Description of the task ▸
Determine how many lines of the data below contain "follow", then give only that number.

Records supplied ▸

◆ ◆ ◆ ◆ ◆

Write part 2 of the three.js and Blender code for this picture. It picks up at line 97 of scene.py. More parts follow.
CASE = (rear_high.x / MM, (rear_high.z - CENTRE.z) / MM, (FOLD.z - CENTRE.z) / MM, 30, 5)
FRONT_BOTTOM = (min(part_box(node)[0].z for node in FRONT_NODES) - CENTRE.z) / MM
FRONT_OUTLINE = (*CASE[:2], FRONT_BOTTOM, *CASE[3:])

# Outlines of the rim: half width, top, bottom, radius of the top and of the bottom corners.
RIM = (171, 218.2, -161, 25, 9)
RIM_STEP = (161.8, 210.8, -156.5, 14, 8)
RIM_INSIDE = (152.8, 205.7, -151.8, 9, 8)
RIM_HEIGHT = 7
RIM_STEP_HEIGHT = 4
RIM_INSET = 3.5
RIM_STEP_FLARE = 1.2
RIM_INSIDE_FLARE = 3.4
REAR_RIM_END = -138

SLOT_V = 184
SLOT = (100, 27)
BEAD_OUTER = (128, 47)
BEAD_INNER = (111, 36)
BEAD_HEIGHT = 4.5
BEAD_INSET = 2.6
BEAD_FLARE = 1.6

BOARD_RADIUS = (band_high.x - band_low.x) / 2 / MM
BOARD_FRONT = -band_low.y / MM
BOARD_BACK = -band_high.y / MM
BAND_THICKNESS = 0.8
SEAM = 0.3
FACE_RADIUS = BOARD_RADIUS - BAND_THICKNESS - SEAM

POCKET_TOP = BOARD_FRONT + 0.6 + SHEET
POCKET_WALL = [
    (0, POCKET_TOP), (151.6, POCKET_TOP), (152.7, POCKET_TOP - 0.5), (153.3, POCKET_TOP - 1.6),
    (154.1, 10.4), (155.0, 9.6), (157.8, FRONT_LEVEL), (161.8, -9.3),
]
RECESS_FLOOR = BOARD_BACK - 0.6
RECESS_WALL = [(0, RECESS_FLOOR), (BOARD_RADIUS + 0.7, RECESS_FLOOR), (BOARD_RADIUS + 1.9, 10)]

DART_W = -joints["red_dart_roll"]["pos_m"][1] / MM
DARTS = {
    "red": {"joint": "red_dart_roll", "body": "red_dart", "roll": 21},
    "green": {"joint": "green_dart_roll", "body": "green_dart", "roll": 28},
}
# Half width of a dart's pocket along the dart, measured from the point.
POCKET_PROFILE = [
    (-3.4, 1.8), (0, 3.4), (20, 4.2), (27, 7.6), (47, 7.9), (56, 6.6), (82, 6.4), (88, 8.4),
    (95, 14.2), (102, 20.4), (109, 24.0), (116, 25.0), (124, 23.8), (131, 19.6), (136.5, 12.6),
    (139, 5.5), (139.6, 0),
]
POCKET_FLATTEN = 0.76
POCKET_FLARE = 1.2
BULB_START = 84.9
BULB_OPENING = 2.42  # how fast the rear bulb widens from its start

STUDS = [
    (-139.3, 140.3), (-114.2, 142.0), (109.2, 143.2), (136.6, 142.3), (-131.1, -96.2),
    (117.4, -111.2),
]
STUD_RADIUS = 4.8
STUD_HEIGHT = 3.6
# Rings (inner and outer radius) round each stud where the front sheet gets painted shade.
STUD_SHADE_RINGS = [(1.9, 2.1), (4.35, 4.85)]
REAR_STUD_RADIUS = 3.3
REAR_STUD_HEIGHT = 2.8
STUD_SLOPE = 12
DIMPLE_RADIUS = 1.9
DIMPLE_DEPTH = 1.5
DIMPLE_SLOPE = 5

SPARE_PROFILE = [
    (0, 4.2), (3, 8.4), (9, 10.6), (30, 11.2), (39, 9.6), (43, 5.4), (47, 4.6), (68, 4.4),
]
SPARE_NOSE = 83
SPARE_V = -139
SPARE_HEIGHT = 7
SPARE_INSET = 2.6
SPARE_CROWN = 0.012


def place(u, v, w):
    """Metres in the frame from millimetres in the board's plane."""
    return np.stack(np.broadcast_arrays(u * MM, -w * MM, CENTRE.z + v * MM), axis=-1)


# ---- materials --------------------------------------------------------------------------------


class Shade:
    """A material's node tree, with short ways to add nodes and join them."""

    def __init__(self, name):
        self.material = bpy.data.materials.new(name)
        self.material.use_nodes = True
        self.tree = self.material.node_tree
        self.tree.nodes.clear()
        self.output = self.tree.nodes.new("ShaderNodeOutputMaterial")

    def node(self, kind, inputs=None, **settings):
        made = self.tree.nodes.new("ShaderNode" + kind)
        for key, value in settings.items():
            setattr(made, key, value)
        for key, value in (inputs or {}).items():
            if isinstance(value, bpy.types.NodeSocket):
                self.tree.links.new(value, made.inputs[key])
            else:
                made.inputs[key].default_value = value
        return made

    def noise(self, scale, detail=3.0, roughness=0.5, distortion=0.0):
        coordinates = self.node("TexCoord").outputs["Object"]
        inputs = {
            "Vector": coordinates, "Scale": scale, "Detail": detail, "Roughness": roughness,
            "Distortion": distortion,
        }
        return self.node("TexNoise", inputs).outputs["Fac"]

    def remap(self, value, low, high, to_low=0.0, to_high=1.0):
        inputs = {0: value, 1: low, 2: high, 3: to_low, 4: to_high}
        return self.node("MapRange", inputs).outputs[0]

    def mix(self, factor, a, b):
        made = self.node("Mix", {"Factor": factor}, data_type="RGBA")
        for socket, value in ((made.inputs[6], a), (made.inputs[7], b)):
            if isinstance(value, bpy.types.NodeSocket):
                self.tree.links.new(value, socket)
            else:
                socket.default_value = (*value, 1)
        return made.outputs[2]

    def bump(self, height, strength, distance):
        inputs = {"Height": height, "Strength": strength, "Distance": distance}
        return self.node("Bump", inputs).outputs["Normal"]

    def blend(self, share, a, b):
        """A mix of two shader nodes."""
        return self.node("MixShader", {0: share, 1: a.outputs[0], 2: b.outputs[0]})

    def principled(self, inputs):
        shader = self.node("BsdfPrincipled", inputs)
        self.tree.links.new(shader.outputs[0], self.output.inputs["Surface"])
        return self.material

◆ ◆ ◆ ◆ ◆

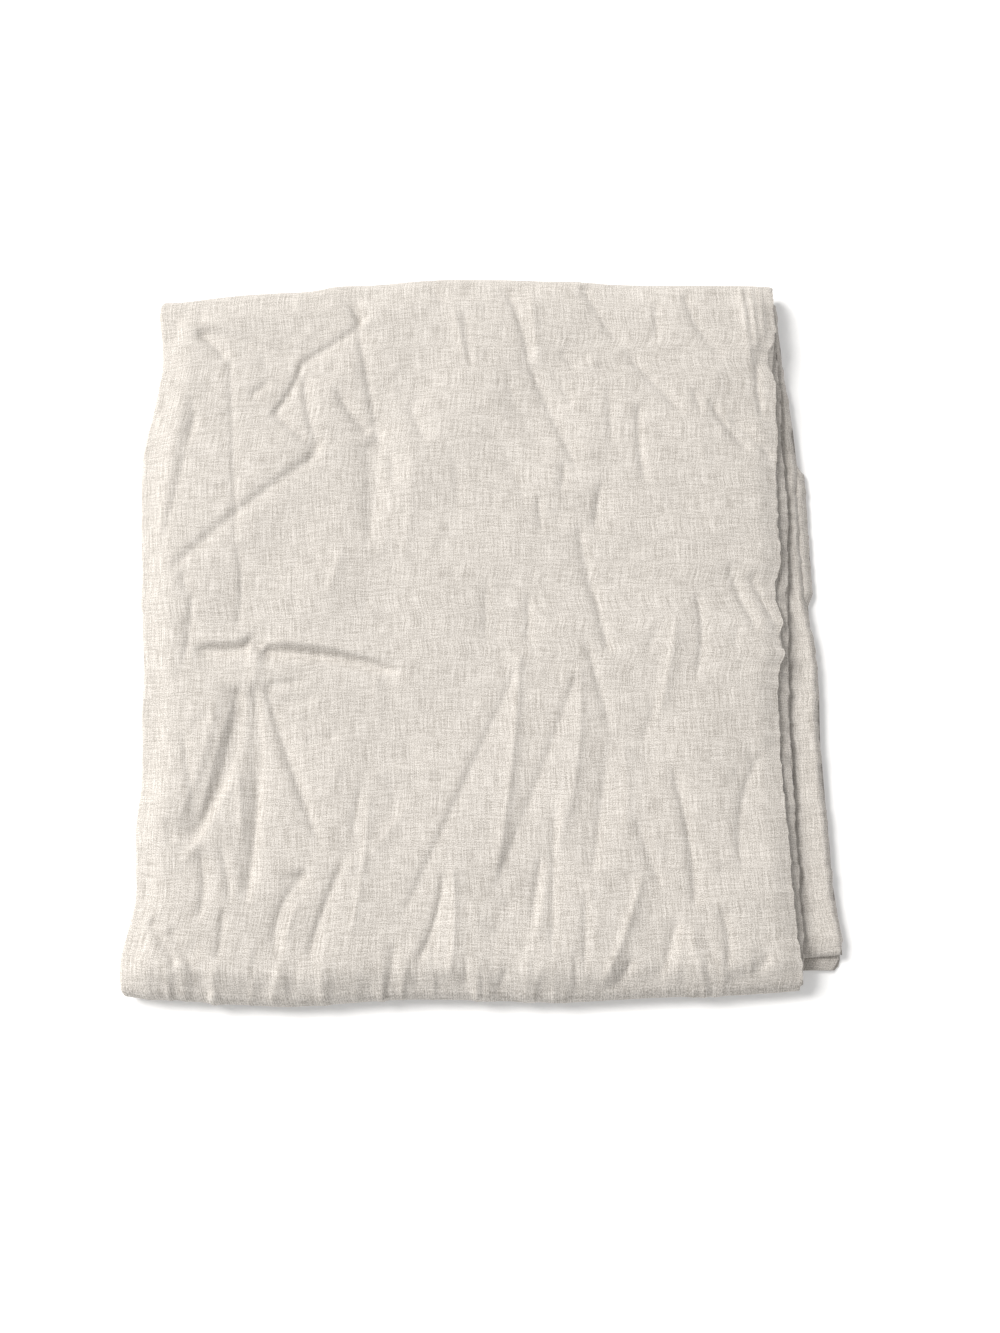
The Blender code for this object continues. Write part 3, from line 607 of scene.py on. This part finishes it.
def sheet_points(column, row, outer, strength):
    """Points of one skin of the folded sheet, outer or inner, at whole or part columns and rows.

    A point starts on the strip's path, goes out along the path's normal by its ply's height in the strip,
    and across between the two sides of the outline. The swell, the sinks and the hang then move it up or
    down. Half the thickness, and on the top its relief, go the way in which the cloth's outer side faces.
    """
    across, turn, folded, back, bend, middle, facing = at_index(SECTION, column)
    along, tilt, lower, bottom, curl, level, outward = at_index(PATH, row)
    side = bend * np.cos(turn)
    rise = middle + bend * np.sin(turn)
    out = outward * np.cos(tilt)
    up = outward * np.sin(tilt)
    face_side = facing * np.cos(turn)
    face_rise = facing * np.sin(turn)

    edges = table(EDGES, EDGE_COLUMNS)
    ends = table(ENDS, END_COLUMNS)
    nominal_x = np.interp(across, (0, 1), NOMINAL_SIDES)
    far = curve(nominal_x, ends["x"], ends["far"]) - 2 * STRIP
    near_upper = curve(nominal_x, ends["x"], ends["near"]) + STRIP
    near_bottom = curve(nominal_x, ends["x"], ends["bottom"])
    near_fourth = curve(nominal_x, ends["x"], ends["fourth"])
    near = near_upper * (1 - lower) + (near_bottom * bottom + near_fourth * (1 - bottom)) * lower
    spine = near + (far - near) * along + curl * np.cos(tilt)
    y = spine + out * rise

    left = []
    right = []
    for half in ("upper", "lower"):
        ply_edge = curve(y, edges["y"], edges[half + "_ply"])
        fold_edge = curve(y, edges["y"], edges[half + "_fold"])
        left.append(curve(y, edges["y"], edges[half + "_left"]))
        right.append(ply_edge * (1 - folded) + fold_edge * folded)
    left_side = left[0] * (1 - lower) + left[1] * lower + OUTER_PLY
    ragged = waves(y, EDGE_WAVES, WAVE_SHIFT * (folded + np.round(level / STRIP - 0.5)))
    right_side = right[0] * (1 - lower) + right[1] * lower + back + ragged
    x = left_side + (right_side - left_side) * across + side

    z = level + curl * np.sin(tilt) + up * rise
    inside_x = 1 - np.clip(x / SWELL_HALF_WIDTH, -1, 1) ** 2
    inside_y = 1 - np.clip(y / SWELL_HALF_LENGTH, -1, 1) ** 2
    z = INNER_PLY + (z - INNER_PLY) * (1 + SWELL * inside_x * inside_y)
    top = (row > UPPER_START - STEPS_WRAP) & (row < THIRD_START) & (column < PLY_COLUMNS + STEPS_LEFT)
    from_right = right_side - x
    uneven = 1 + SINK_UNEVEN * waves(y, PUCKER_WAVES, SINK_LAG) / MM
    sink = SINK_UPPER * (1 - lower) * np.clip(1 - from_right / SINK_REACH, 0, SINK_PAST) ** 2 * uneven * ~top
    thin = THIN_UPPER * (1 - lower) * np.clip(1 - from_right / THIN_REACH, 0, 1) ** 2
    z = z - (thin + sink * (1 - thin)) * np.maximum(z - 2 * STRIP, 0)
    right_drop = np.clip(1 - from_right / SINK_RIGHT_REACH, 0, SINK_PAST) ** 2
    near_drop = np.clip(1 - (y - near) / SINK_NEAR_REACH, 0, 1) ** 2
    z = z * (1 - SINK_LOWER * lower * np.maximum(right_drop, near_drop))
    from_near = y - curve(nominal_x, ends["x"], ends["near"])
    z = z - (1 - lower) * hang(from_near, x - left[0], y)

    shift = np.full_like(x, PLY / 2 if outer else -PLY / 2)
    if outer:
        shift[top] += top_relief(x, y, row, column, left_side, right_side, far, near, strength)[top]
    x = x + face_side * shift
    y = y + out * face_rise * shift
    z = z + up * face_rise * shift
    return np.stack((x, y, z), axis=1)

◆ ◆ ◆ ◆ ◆

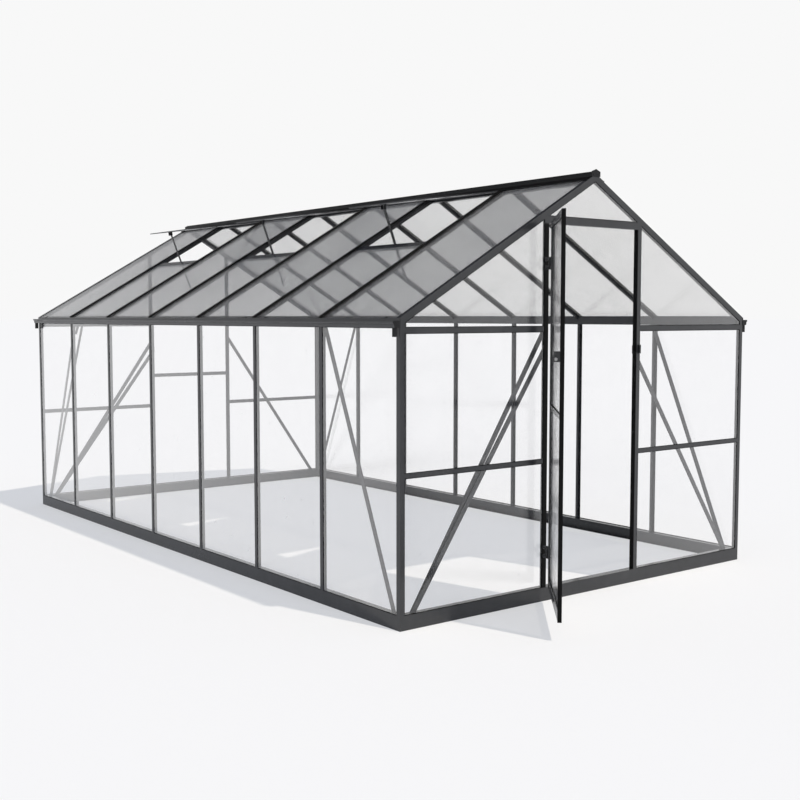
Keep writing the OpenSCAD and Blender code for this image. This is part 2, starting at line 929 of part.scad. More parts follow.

◆ ◆ ◆ ◆ ◆

Exercise output ▸
2